4.2 Deploy Amazon Bedrock Guardrails (AI-specific)
The AWS Well-Architected Framework recommends that you sanitize and
validate user inputs to foundation models. Deploy Amazon Bedrock
Guardrails for all Amazon Bedrock invocations in order to provide filtering
capabilities that support AI safety and responsibility. For more information, see
Build responsible AI
applications with Guardrails for Amazon Bedrock
4.3 Enable prompt logging with metrics (AI-specific)

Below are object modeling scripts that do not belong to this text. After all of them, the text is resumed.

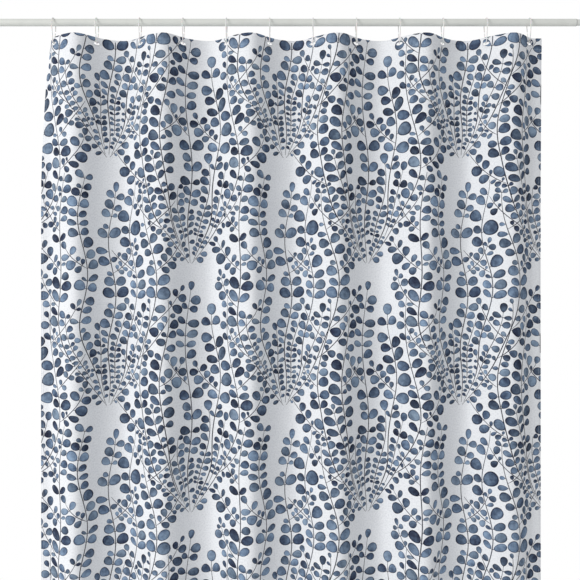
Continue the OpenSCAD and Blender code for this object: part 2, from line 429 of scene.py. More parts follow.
def swept(path, radii, sides, across):
    """Round bar through the points of a path. across is a direction square to the whole path."""
    path = np.asarray(path, float)
    along = np.gradient(path, axis=0)
    along /= np.linalg.norm(along, axis=1)[:, None]
    across = np.broadcast_to(np.asarray(across, float), path.shape)
    other = np.cross(along, across)
    turn = 2 * np.pi * np.arange(sides) / sides
    ring = (
        np.cos(turn)[None, :, None] * other[:, None, :]
        + np.sin(turn)[None, :, None] * across[:, None, :]
    )
    points = path[:, None, :] + np.asarray(radii, float)[:, None, None] * ring
    return points.reshape(-1, 3), tube_faces(len(path), sides)


# ---------------------------------------------------------------- the cloth's surface

FLAT_WIDTH = 1.8
FLAT_HEIGHT = CLOTH_TOP - CLOTH_BOTTOM
HOLE_MARGIN = 45 * MM
FLAT_PITCH = (FLAT_WIDTH - 2 * HOLE_MARGIN) / (RING_COUNT - 1)
HOLE_AT = [HOLE_MARGIN + k * FLAT_PITCH for k in range(RING_COUNT)]
HOLE_DROP = 19 * MM
FOLD_DEPTH = 37.5 * MM
FOLD_LEAN = math.radians(6.0)
FOLD_CREST = 0.14
FOLD_STEPS = 240
# Below the rings the folds wander: where that begins and over what height it grows, how far
# they shift, in radians, and by what share their depth varies
FREE_FROM = 0.06
FREE_OVER = 0.45
FOLD_WANDER = 0.075
DEPTH_WANDER = 0.05
FOLD_SEED = 11
DEPTH_SEED = 23
COLUMNS_PER_PITCH = 30
MARGIN_COLUMNS = 8
CLOTH_T = 0.5 * MM
FACE = CLOTH_T / 2
# The cloth past the outer rings: how far its edge is turned back at the top and low down, in
# degrees, and the share of the margin in which it turns. It has opened at that height below
# the top edge.
LEFT_TURN = (80.0, 4.0, 0.6)
RIGHT_TURN = (2.0, 13.0, 0.5)
MARGIN_OPENS = 0.46
MARGIN_EASE = 0.6
MARGIN_STEPS = 60
FINE_ROWS = 16
FINE_ROW = 4 * MM
COARSE_FROM = 0.08
COARSE_ROWS = 97


def slow_wave(x, v, seed):
    """Slow uneven wave over the cloth, between about -1 and 1."""
    rng = random.Random(seed)
    count = 4
    total = np.zeros(np.broadcast(x, v).shape)
    for _ in range(count):
        per_x = rng.uniform(3.0, 13.0)
        per_v = rng.uniform(0.8, 3.2)
        total = total + np.sin(per_x * x + per_v * v + rng.uniform(0.0, 2 * math.pi))
    return total / count ** 0.5


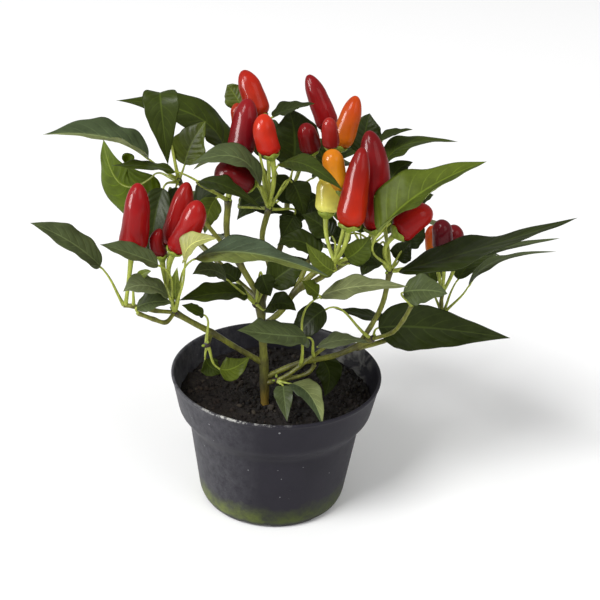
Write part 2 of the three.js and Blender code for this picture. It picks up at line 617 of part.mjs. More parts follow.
function makeSpray(joint, { stems, leaves, pods }) {
  const pieces = [solid(ball(joint, JOINT_RADIUS))];
  stems.forEach((path) => pieces.push(solid(tube(path.map(vec), 1.2, 5, 1))));
  leaves.forEach(([base, mid, tip, width, face, fold, foot]) => {
    const start = foot ? vec(foot) : leavingJoint(joint, vec(base));
    pieces.push(solid(leaf(start, vec(base), vec(mid), vec(tip), width, vec(face), fold)));
  });
  Object.values(pods).forEach((pod) => pieces.push(podParts(joint, pod).green));
  return fuse(pieces);
}

// ---------------------------------------------------------------- the plant in its pot

const plant = new THREE.Group();

plant.add(meshOf('pot', makePot(), 0x34343a, 0.55));
const trunk = makeTrunk();
plant.add(meshOf('trunk', trunk, 0x6b6a35, 0.75));
const holeRadius = (TRUNK.radius + GAP) / Math.cos(Math.PI / 8);
const hole = solid(tube([vec([-6, -14, 49.6]), vec([-6, -14, 60]), vec([-6.2, -14, 75])], holeRadius, 8, 2));
plant.add(meshOf('soil', makeSoil(hole), 0x1e1a1a, 0.95));

Object.entries(SPRAYS).forEach(([name, spray]) => {
  const joint = vec(BRANCHES[name].path.at(-1));
  plant.add(meshOf(`spray_${name}`, makeSpray(joint, spray), 0x42562b, 0.5));
  Object.entries(spray.pods).forEach(([podName, pod]) => {
    plant.add(meshOf(podName, podParts(joint, pod).fruit, pod[5], 0.25));
  });
});

export default plant;
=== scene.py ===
"""Potted chilli pepper plant: a bushy ornamental pepper in a nursery pot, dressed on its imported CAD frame."""

import bmesh
import bpy
import numpy as np
from mathutils import Matrix, Vector


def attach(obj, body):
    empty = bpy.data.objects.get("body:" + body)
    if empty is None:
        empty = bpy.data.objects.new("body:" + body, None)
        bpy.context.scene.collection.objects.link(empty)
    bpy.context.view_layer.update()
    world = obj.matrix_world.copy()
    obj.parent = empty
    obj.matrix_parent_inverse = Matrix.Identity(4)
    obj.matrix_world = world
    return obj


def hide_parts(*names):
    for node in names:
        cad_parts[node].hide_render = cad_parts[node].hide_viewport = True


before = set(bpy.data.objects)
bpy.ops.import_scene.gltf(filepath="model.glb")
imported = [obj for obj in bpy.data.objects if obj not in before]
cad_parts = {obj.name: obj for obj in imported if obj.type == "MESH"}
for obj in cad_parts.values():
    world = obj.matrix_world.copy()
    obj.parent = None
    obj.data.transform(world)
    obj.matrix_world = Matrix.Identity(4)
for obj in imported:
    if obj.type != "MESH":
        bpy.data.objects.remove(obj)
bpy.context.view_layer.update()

# ------------------------------------------------------------------ nursery pot
# A 12 cm grower's pot, injection moulded in thin black recycled polypropylene, with a flared collar, a
# recessed underside, six foot notches and six drain holes. It has been handled, rained on and stood in
# a wet tray, so it is scuffed and dusty, with lime on the rim and green algae round the foot.

MM = 0.001

POT_HEIGHT = 81
RIM_RADIUS = 60.5
RIM_FALL = (0.6, 2.4)         # how far the rim's rounded outer edge reaches in and down
COLLAR_FOOT = (56, 59.5)      # radius and height where the collar turns in
BODY_TOP = (50, 51.5)
BODY_FOOT = (43.3, 5)
FOOT_RADIUS = 41
WALL = 1.5
FLOOR = 3
RECESS = 1.8
PAD_RADIUS = 24
RECESS_RADIUS = 36
NOTCH_COUNT = 6
NOTCH_WIDTH = 17
NOTCH_FIRST_ANGLE = -102      # degrees
NOTCH_SIDE = 1.6              # degrees in which a notch's side rises
DRAIN_RADIUS = 4
DRAIN_RING = 30
DRAIN_FIRST_ANGLE = -72
POT_SIDES = 240
EASED_CORNER = 2.2
WALL_SPACING = 1.6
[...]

Enable prompt logging and establish metrics to monitor masking and blocking events
in Amazon Bedrock Guardrails. For more information, see Monitor
Amazon Bedrock Guardrails using CloudWatch metrics. Identify opportunities for
continuous improvement by monitoring metrics. This can reveal previously
unidentified trends or risks that require attention. As an example, an identified
upward trend in GuardrailPolicyType of
SensitiveInformationPolicy might indicate a threat actor who is
trying to manipulate system behavior. In turn, you might adopt a different type of
guardrail or logical control to address that specific threat.
4.4 Implement multi-layered input sanitization (General)
Sanitize and normalize user inputs by using application code logic prior to sending inputs to inference engines. While prompts and guardrails reduce the likelihood of successful prompt-injection attacks, systems should not rely on these defenses alone. Input sanitization should remove unnecessary Unicode characters and unusual or unexpected text patterns and phrases that provide direction to ignore inputs or directives. Prompt obfuscation is a well-known tactic to hide text used in prompt-injection and data-poisoning attacks.